De igual forma, la figura del General José María Carreño emerge desde los libros de historia con la autoridad que dan las cicatrices; herido en combate en múltiples oportunidades, sintió en su carne el precio de la libertad. ¿Qué pensaría al ver que el sacrificio de toda una generación, el dolor que soportaron para legarnos una nación en paz, es puesto en tela de juicio por quienes nunca han tenido que cargar un fusil ni ver morir a un hermano por una bala? Su lección no estaría en la técnica militar, se observaría en la descripción cruda y visceral de la realidad de la guerra. Su heroísmo no consistiría en alentar más combates, emplearía su estatura de héroe para disuadirnos de cometer la insensatez de buscar guerra.

Tenemos problemas, es una verdad irrefutable; retos profundos, complejos, que exigen soluciones inteligentes, valentía cívica y voluntad férrea de diálogo. Precisamente por la magnitud de estos desafíos, es una locura absoluta, un acto de autoflagelación colectiva, estar a la expectativa de invocar problemas mayores.

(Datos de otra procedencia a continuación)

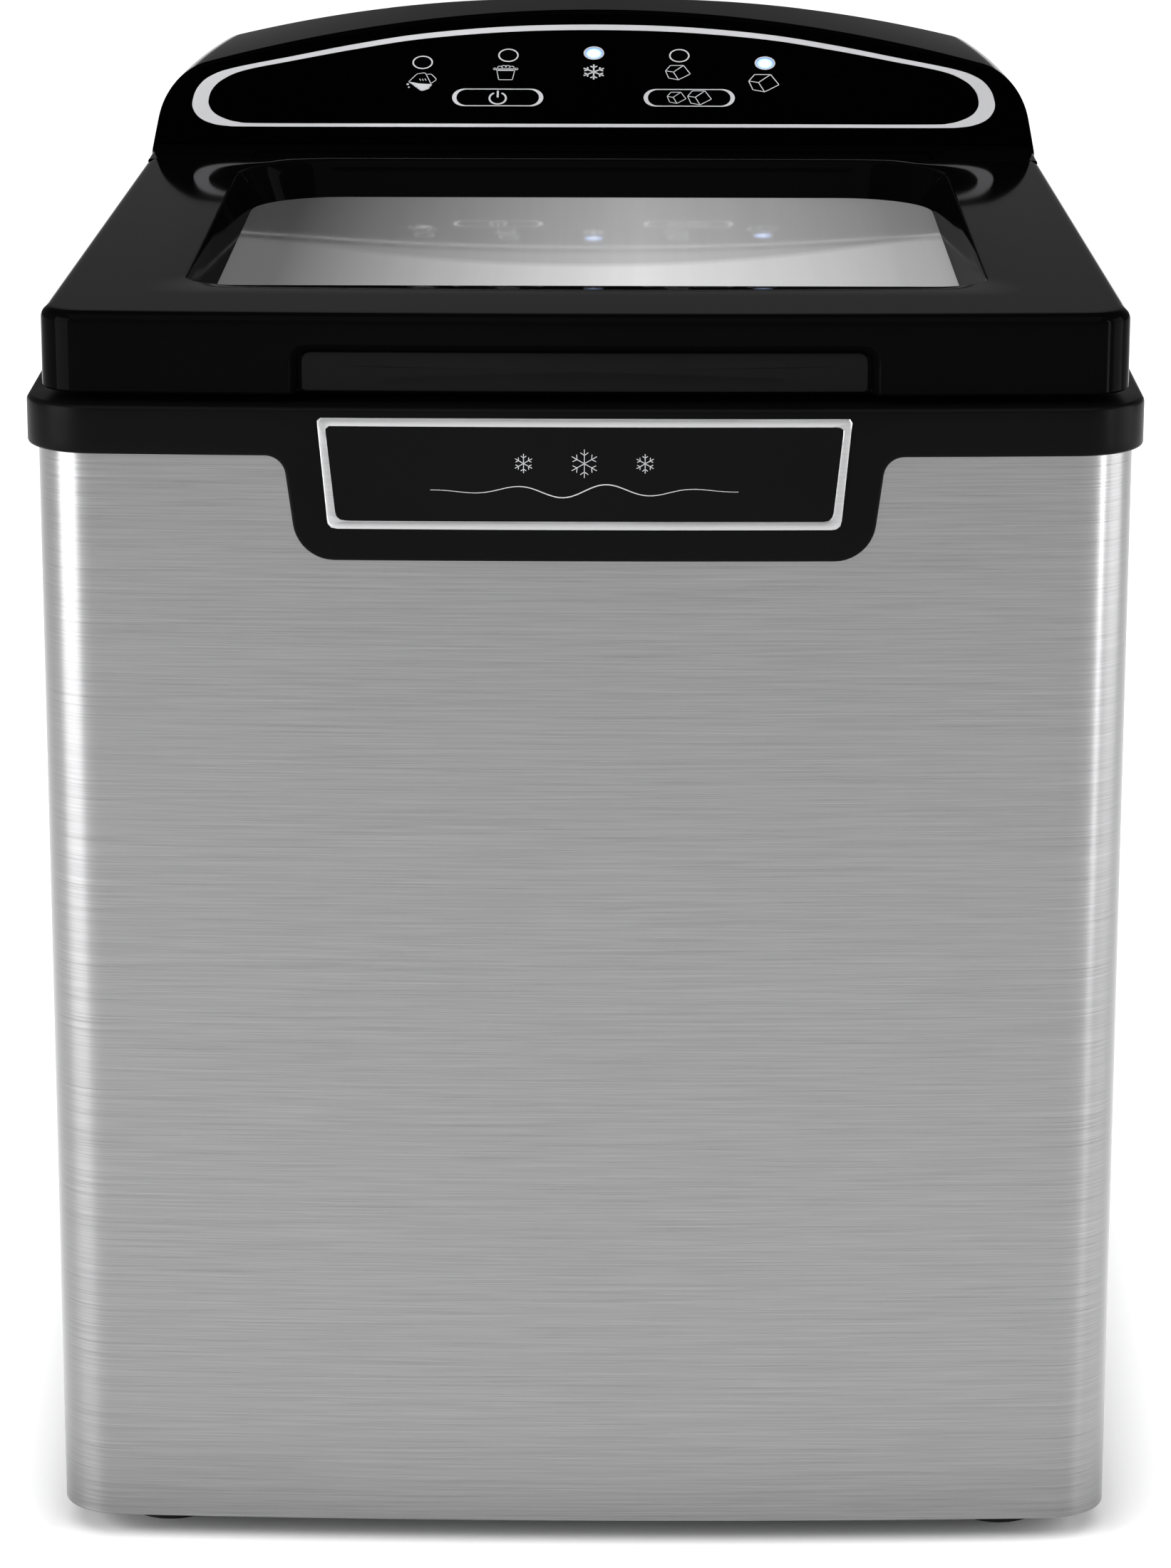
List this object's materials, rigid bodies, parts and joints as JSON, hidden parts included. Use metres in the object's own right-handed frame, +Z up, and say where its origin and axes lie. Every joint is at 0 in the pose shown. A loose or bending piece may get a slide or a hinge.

Añadir el fuego de la guerra a nuestros males actuales es como querer apagar un incendio con gasolina. La solución no reside en la destrucción, está en la construcción metódica, aunque sea lenta, de acuerdos. La pregunta final, la más crucial, no es qué pensarían Bolívar o Carreño. La pregunta del momento de la historia, en medio de la fragilidad de nuestra convivencia, es mucho más directa y personal: ¿qué piensas tú? ¿Vas a ser parte del problema, añadiendo leña al fuego de la confrontación, o vas a ser parte de la solución, practicando y exigiendo, desde tu espacio, los ejercicios diarios para la paz imperfecta, pero posible?